I don’t object to learning more and realizing that I value different things, but there are a lot of other reasons I might end up with different priorities or values. Some of those are not exactly epistemically virtuous.
As a concrete example, I worry that living in the SF bay area is making me care less about extreme wealth disparities. I witness them so regularly that it’s hard for me to feel the same flare of frustration that I once did. This change has felt like a gradual hedonic adaptation, rather than a thoughtful shifting of my beliefs; the phrase “value drift” fits that experience well.
One solution here is, of course, not to use my emotional responses as a guide for my values (cf. Against Moral Intuitions) but emotions are a very useful decision-making shortcut and I’d prefer not to take on the cognitive overhead of suppressing them.
As a concrete example, I worry that living in the SF bay area is making me care less about extreme wealth disparities. I witness them so regularly that it’s hard for me to feel the same flare of frustration that I once did. This change has felt like a gradual hedonic adaptation, rather than a thoughtful shifting of my beliefs; the phrase “value drift” fits that experience well.
This seems to me adequately and better captured as saying the conditions of the world are different in ways that make you respond differently that you wouldn’t have endorsed prior to those conditions changing. That doesn’t mean your values changed, but the conditions to which you are responded changed such that your values are differently expressed; I suspect your values themselves didn’t change because you say you are worried about this change in behavior you’ve observed in yourself, and if your values had really changed you wouldn’t be worried.
My values being differently expressed seems very important, though. If I feel as if I value the welfare of distant people, but I stop taking actions in line with that (e.g. making donations to global poverty charities), do I still value it to the same extent?
That said, my example wasn’t about external behaviour changes, so you probably weren’t responding with that in mind.
I’ve inarguably experienced drift in the legibility of my values to myself, since I no longer have the same emotional signal for them. I find the the term “Value Drift” a useful shorthand for that, but it sounds like you find it makes things unclear?
My values being differently expressed seems very important, though. If I feel as if I value the welfare of distant people, but I stop taking actions in line with that (e.g. making donations to global poverty charities), do I still value it to the same extent?
Right, it sounds to me like you identify with your values in some way, like you wouldn’t consider yourself to still be yourself if they were different. That confuses things because now there’s this extra thing going on that feels causally relevant but isn’t, but I’m not sure I can hope to convince you in a short comment that you are not your values, even if your values are (temporarily) you.
Thanks Gordon; this nicely puts into words something I think about this. If a person changes their views as the result of research, introspection, or new information, this could appear, from the perspective of people still holding their former views, to be value drift.
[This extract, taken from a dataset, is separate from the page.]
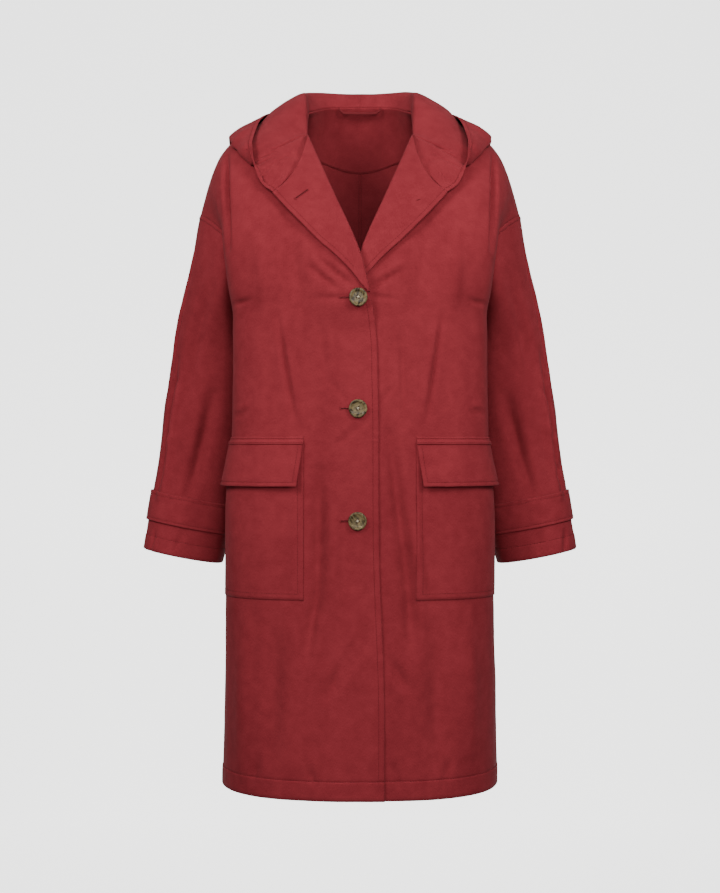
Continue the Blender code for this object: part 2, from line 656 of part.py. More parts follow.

Even someone’s process of becoming altruistic could appear this way to people who hold their former values.
I agree that there is something very confused about worries of value drift. I tried to write something up about it before, although that didn’t land so well. Let’s try again.
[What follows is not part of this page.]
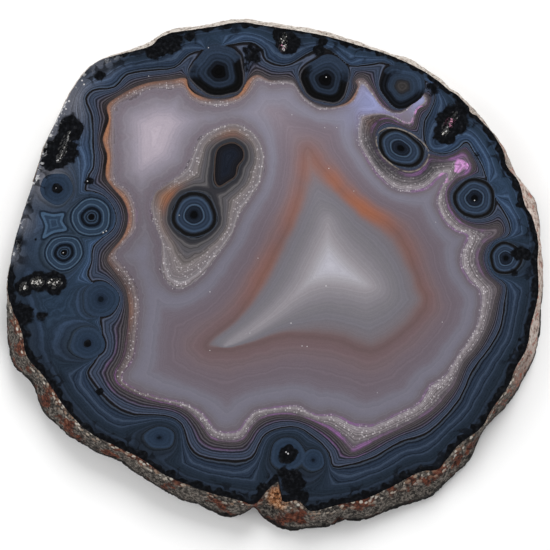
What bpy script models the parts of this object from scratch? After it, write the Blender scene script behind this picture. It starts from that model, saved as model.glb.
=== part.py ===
"""A slice of agate: one slab of banded chalcedony that keeps its natural skin.

The stone is a single natural piece. It was sawn flat at the back, and ground and
polished at the front. The side between the two cuts is the nodule's own rough skin:
it flares out below the polished face on the near side and falls almost straight on
the far side. A cleft runs down the near side, and a few small crystal pockets lie
open in the polished face.

X runs across the slab, Y from its near side to its far side, and Z from the sawn
back, at zero, to the polished face. Lengths are in millimetres until the mesh is made.
"""

import math

import bmesh
import bpy
from mathutils import Matrix, Vector, noise

MM = 0.001

# Slab
THICKNESS = 7.0
COLUMNS = 420
CURVE_STEPS = 8

# Depths of the rings down the side, as shares of the thickness
RING_DEPTHS = (0.03, 0.14, 0.3, 0.48, 0.66, 0.84, 1.0)
FLARE_POWER = 1.7
FAR_SIDE_BULGE = 0.5

# Lumps of the skin: height in or out, and distance from one to the next
LUMP_HEIGHT = 0.55
LUMP_SIZE = 4.2
GRAIN_HEIGHT = 0.22
GRAIN_SIZE = 1.5
BASE_LUMP_SHARE = 0.5

# Edge of the polished face, clockwise from the left
POLISHED_EDGE = (
    (-47.8, 20.1), (-46.4, 24.9), (-44, 30.2), (-41, 36.3), (-38, 40.5), (-35, 42.7),
    (-31, 43.9), (-27, 44.9), (-24.6, 45.8), (-23.6, 47), (-21, 48.2), (-17, 48.8),
    (-12, 49.6), (-7, 50.4), (-2, 49.7), (5, 48.6), (11, 47.4), (17, 45.6), (23, 43.7),
    (29, 40.9), (33, 38.3), (35, 36.5), (37, 35.2), (41, 30.8), (44, 27.4), (46, 23.7),
    (46.6, 20.9), (49, 17.7), (50.2, 13), (51.6, 10.6), (52.8, 5.6), (52.6, 1.5), (52.8, -3.1),
    (52.4, -6.8), (51.2, -11.2), (50.4, -15.7), (48.2, -19.7), (46.6, -23.5), (43.4, -28),
    (41.2, -31.8), (37, -35), (34, -38.5), (32.4, -40.3), (29, -40.7), (24.4, -43.1),
    (20, -45.3), (17, -46.4), (13, -47.2), (7.4, -48.6), (5.8, -47.6), (4.4, -46.4),
    (2, -46.8), (1.1, -46), (1, -43.9), (0.6, -42.7), (-0.6, -43.5), (-2, -44.9),
    (-3.2, -46.6), (-4.6, -47.2), (-8, -46.2), (-12.4, -45.1), (-18, -43.1), (-22.4, -41.1),
    (-27, -37.9), (-33, -35), (-37.6, -32.4), (-41.8, -28), (-45.6, -22.3), (-49.6, -17.5),
    (-50.6, -12.8), (-52.8, -7.4), (-53.6, -3.5), (-53, 1.5), (-51.6, 8), (-49.4, 15),
)

# Edge of the sawn back, clockwise from the far right
BACK_EDGE = (
    (44.6, 27.6), (47, 23.9), (49, 19.5), (52, 15.8), (53, 12), (53.6, 4.9), (54, -2.1),
    (53.6, -7.2), (53.2, -12.2), (52, -17.3), (49, -22.9), (47.4, -25.6), (44.2, -29),
    (41.2, -32.8), (39, -37.5), (35, -41.5), (31, -45), (25, -47), (22.4, -48), (18, -49.8),
    (14, -49.8), (10, -51), (2.4, -51.6), (-1.4, -49.8), (-3.2, -48), (-4.2, -47),
    (-6.8, -48.6), (-9.8, -49), (-15, -46.8), (-21, -44.6), (-25.8, -41.5), (-31, -38.1),
    (-37, -35.3), (-42.4, -32), (-46.4, -27.8), (-49, -22.1), (-52.4, -18.5), (-53.6, -14.7),
    (-54, -9.6), (-53.8, -4.4), (-52.8, 2.5), (-51.4, 9), (-49.2, 16), (-47.6, 21.1),
    (-45.8, 26.5), (-43.4, 31.8), (-40.4, 37.5), (-37.4, 41.5), (-34.6, 43.3), (-30.6, 44.7),
    (-26.8, 46.1), (-24, 47.9), (-21, 49.4), (-17, 50), (-12, 50.8), (-7, 51.6), (-2, 51),
    (5, 49.9), (12, 48.5), (17, 46.7), (23, 44.7), (27.8, 43), (33, 39.5), (35, 37.7),
    (37.4, 36), (41.4, 31.8),
)

# Crystal pockets in the polished face: centre, half length, half width, turn, depth
POCKETS = (
    ((-42.4, 24.9), 3.2, 0.7, 70, 0.8),
    ((1.7, 46.2), 1.9, 0.8, 85, 1.0),
    ((35.0, 29.6), 2.7, 0.9, 62, 1.2),
    ((-50.2, -3.5), 0.8, 0.7, 0, 0.8),
    ((-47.5, -2.5), 1.3, 1.0, 15, 1.1),
    ((-44.2, -2.7), 1.4, 0.9, 0, 1.1),
)


def smooth_loop(points, steps):
    """A closed curve through the points, as a list of points along it."""
    curve = []
    count = len(points)
    for i in range(count):
        before, start, end, after = (
            Vector(points[(i + k) % count]) for k in (-1, 0, 1, 2)
        )
        for step in range(steps):
            t = step / steps
            curve.append(
                0.5
                * (
                    2.0 * start
                    + (end - before) * t
                    + (2.0 * before - 5.0 * start + 4.0 * end - after) * t * t
                    + (3.0 * start - before - 3.0 * end + after) * t * t * t
                )
            )
    return curve


def reach_by_angle(points, columns):
    """How far the closed curve lies from the middle, in each of the columns' directions."""
    curve = sorted((math.atan2(p.y, p.x), p.length) for p in smooth_loop(points, CURVE_STEPS))
    first, last = curve[0], curve[-1]
    curve.insert(0, (last[0] - math.tau, last[1]))
    curve.append((first[0] + math.tau, first[1]))
    reach = []
    right = 1
    for column in range(columns):
        angle = -math.pi + math.tau * column / columns
        while curve[right][0] < angle:
            right += 1
        (a0, r0), (a1, r1) = curve[right - 1], curve[right]
        share = (angle - a0) / max(a1 - a0, 1e-9)
        reach.append(r0 + (r1 - r0) * share)
    return reach


def skin_lumps(place):
    """How far the skin stands out or in at a place on the side."""
    lump = noise.noise(place / LUMP_SIZE)
    grain = noise.noise(place / GRAIN_SIZE)
    return LUMP_HEIGHT * lump + GRAIN_HEIGHT * grain


def side_ring(mesh, depth, top_reach, back_reach):
    """One ring of vertices round the side, at a share of the way down."""
    z = THICKNESS * (1.0 - depth)
    flare = 1.0 - (1.0 - depth) ** FLARE_POWER
    lumpiness = math.sin(math.pi * min(depth, 0.5)) * (1.0 - (1.0 - BASE_LUMP_SHARE) * depth)
    ring = []
    for column in range(COLUMNS):
        angle = -math.pi + math.tau * column / COLUMNS
        outward = Vector((math.cos(angle), math.sin(angle), 0.0))
        far_side = max(0.0, outward.y)
        reach = top_reach[column] + (back_reach[column] - top_reach[column]) * flare
        reach += FAR_SIDE_BULGE * far_side * math.sin(math.pi * depth)
        place = outward * reach + Vector((0.0, 0.0, z))
        place += outward * skin_lumps(place) * lumpiness
        ring.append(mesh.verts.new(place * MM))
    return ring


def skinned_slab():
    """The slab: a flat polished face, rings down the rough side, and a flat back."""
    top_reach = reach_by_angle(POLISHED_EDGE, COLUMNS)
    back_reach = reach_by_angle(BACK_EDGE, COLUMNS)
    mesh = bmesh.new()
    rings = [side_ring(mesh, depth, top_reach, back_reach) for depth in (0.0, *RING_DEPTHS)]
    for upper, lower in zip(rings, rings[1:]):
        for column in range(COLUMNS):
            beside = (column + 1) % COLUMNS
            mesh.faces.new((upper[column], lower[column], lower[beside], upper[beside]))
    mesh.faces.new(rings[0])
    mesh.faces.new(reversed(rings[-1]))
    bmesh.ops.recalc_face_normals(mesh, faces=mesh.faces)
    return mesh


def pocket_cutters():
    """One squashed ball for each crystal pocket, half sunk in the polished face."""
    mesh = bmesh.new()
    for (x, y), half_length, half_width, turn, depth in POCKETS:
        place = Matrix.Translation(Vector((x, y, THICKNESS)) * MM)
        turned = Matrix.Rotation(math.radians(turn), 4, "Z")
        sizes = Matrix.Diagonal(Vector((half_length, half_width, depth, 1000.0)) * MM)
        bmesh.ops.create_icosphere(mesh, subdivisions=2, radius=1.0, matrix=place @ turned @ sizes)
    return mesh


def mesh_object(name, mesh, collection):
    """An object made from a finished mesh, in a collection."""
    data = bpy.data.meshes.new(name)
    mesh.to_mesh(data)
    mesh.free()
    made = bpy.data.objects.new(name, data)
    collection.objects.link(made)
    return made


def polished_agate():
    """The stone's overall colour and gloss."""
    material = bpy.data.materials.new("polished_agate")
    material.use_nodes = True
    surface = material.node_tree.nodes["Principled BSDF"]
    surface.inputs["Base Color"].default_value = (0.11, 0.12, 0.16, 1.0)
    surface.inputs["Roughness"].default_value = 0.12
    surface.inputs["Metallic"].default_value = 0.0
    return material


def new_collection(name):
    collection = bpy.data.collections.new(name)
    bpy.context.scene.collection.children.link(collection)
    return collection


for leftover in list(bpy.data.objects):
    bpy.data.objects.remove(leftover, do_unlink=True)

agate_parts = new_collection("agate_slice")
cutters = new_collection("cutters")

pockets = mesh_object("pocket_cutters", pocket_cutters(), cutters)
pockets.hide_render = True
pockets.display_type = "WIRE"
cutters.hide_render = True

agate_slice = mesh_object("agate_slice", skinned_slab(), agate_parts)
agate_slice.data.shade_smooth()
agate_slice.data.set_sharp_from_angle(angle=math.radians(35.0))
agate_slice.data.materials.append(polished_agate())
cut = agate_slice.modifiers.new("crystal_pockets", "BOOLEAN")
cut.operation = "DIFFERENCE"
cut.object = pockets
cut.solver = "EXACT"
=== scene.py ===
import math
import random

import bmesh
import bpy
import numpy as np
from mathutils import Matrix, Vector, noise


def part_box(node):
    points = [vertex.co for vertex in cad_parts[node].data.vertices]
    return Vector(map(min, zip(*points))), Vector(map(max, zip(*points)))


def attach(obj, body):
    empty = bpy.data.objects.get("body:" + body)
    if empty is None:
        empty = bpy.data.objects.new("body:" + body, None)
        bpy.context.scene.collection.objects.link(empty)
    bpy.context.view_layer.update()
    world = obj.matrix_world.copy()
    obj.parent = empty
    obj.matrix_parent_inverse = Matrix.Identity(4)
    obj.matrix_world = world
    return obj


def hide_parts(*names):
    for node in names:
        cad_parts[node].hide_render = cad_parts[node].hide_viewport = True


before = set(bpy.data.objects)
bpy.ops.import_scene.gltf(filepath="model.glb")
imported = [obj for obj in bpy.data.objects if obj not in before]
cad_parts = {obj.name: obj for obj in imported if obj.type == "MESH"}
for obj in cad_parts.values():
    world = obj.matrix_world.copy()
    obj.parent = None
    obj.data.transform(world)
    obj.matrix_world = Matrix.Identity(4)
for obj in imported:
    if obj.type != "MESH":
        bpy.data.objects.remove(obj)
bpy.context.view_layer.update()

# The view: straight in front of the near edge and almost overhead, through a long lens,
# so that the slab keeps its true outline. The width of the view is 550 pixels at 5 to a
# millimetre, and its middle lies a little nearer than the middle of the slab.
MM = 0.001
THICKNESS = 7.0
VIEW_WIDTH = 110.0
VIEW_MIDDLE = Vector((0.0, -1.1, THICKNESS)) * MM
VIEW_ELEVATION = math.radians(82.0)
VIEW_DISTANCE = 1.0

camera_data = bpy.data.cameras.new("overhead_camera")
camera_data.sensor_width = 36.0
camera_data.lens = camera_data.sensor_width * VIEW_DISTANCE / (VIEW_WIDTH * MM)
camera_data.clip_start = 0.05
camera = bpy.data.objects.new("overhead_camera", camera_data)
bpy.context.scene.collection.objects.link(camera)
view_line = Vector((0.0, -math.cos(VIEW_ELEVATION), math.sin(VIEW_ELEVATION)))
camera.location = VIEW_MIDDLE + view_line * VIEW_DISTANCE
camera.rotation_euler = (math.pi / 2 - VIEW_ELEVATION, 0.0, 0.0)
bpy.context.scene.camera = camera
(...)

I keep noticing something is confused when people worry about value drift because to me it seems they are worried they might learn more and decide they were wrong and now want something different. That to me seems good: if you don’t update and change in the face of new information you’re less alive and agenty and more dead and static. People will often phrase this though as worries that their life will change and they won’t, for example, want to be as altruistic because they are pulled away by other things, but to me this is a kind of confused clinging to what is now and expecting it to forever be. If you truly, deeply care about altruism, you’ll keep picking it in every moment, up until the world changes enough that you don’t.
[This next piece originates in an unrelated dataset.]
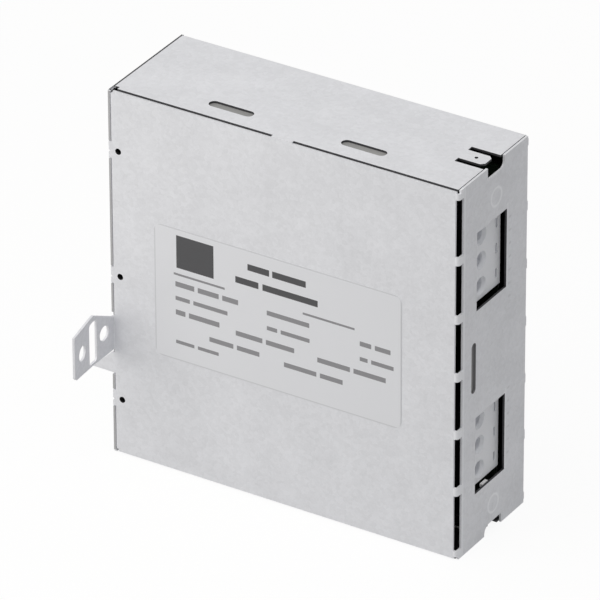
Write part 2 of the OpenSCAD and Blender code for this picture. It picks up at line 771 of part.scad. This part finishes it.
// A bent strap from the board's edge to the left web.
module earth_strap() color([0.78, 0.74, 0.62]) {
    z = mid_z - strap_w / 2;
    lap = 3.5;
    leg_l = 9;
    translate([left_x + sheet, board_y - strap_t, z])
        cube([board_x0 + lap - left_x - sheet, strap_t, strap_w]);
    translate([left_x + sheet, board_y - leg_l, z]) cube([strap_t, leg_l, strap_w]);
}

// ---------- build ----------

cover_wrap();
chassis();
rating_label();
circuit_board();
board_standoffs();
board_screws();
line_terminal_housing();
load_terminal_housing();
for (i = [0:poles - 1]) {
    busbar(block_mid_z[0], i);
    busbar(block_mid_z[1], i);
    clamp_spring(block_mid_z[0], i);
    clamp_spring(block_mid_z[1], i);
}
choke_core();
choke_case();
choke_lid();
choke_base();
for (i = [0:2]) {
    winding(i);
    x_capacitor(i);
    y_capacitor(i);
    bleed_resistor(i);
}
earth_strap();
top_liner();
bottom_liner();
side_liner();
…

Talking in terms of incentives I think helps make this clearer, in that people may want to be against the world changing in ways that will make it less likely to continue into a future they like. I think it’s even more general, though, and we should be worried about something like “world state listing” where the world fails to be more filled with what we desire and starts to change at random rather than as a result of our efforts. In this light worry about value drift is a short-sighted way of noticing one doesn’t want to the world state to list.
I don’t object to learning more and realizing that I value different things, but there are a lot of other reasons I might end up with different priorities or values. Some of those are not exactly epistemically virtuous.
As a concrete example, I worry that living in the SF bay area is making me care less about extreme wealth disparities. I witness them so regularly that it’s hard for me to feel the same flare of frustration that I once did. This change has felt like a gradual hedonic adaptation, rather than a thoughtful shifting of my beliefs; the phrase “value drift” fits that experience well.
One solution here is, of course, not to use my emotional responses as a guide for my values (cf. Against Moral Intuitions) but emotions are a very useful decision-making shortcut and I’d prefer not to take on the cognitive overhead of suppressing them.
This seems to me adequately and better captured as saying the conditions of the world are different in ways that make you respond differently that you wouldn’t have endorsed prior to those conditions changing. That doesn’t mean your values changed, but the conditions to which you are responded changed such that your values are differently expressed; I suspect your values themselves didn’t change because you say you are worried about this change in behavior you’ve observed in yourself, and if your values had really changed you wouldn’t be worried.
My values being differently expressed seems very important, though. If I feel as if I value the welfare of distant people, but I stop taking actions in line with that (e.g. making donations to global poverty charities), do I still value it to the same extent?
That said, my example wasn’t about external behaviour changes, so you probably weren’t responding with that in mind.
I’ve inarguably experienced drift in the legibility of my values to myself, since I no longer have the same emotional signal for them. I find the the term “Value Drift” a useful shorthand for that, but it sounds like you find it makes things unclear?
Right, it sounds to me like you identify with your values in some way, like you wouldn’t consider yourself to still be yourself if they were different. That confuses things because now there’s this extra thing going on that feels causally relevant but isn’t, but I’m not sure I can hope to convince you in a short comment that you are not your values, even if your values are (temporarily) you.
Thanks Gordon; this nicely puts into words something I think about this. If a person changes their views as the result of research, introspection, or new information, this could appear, from the perspective of people still holding their former views, to be value drift. Even someone’s process of becoming altruistic could appear this way to people who hold their former values.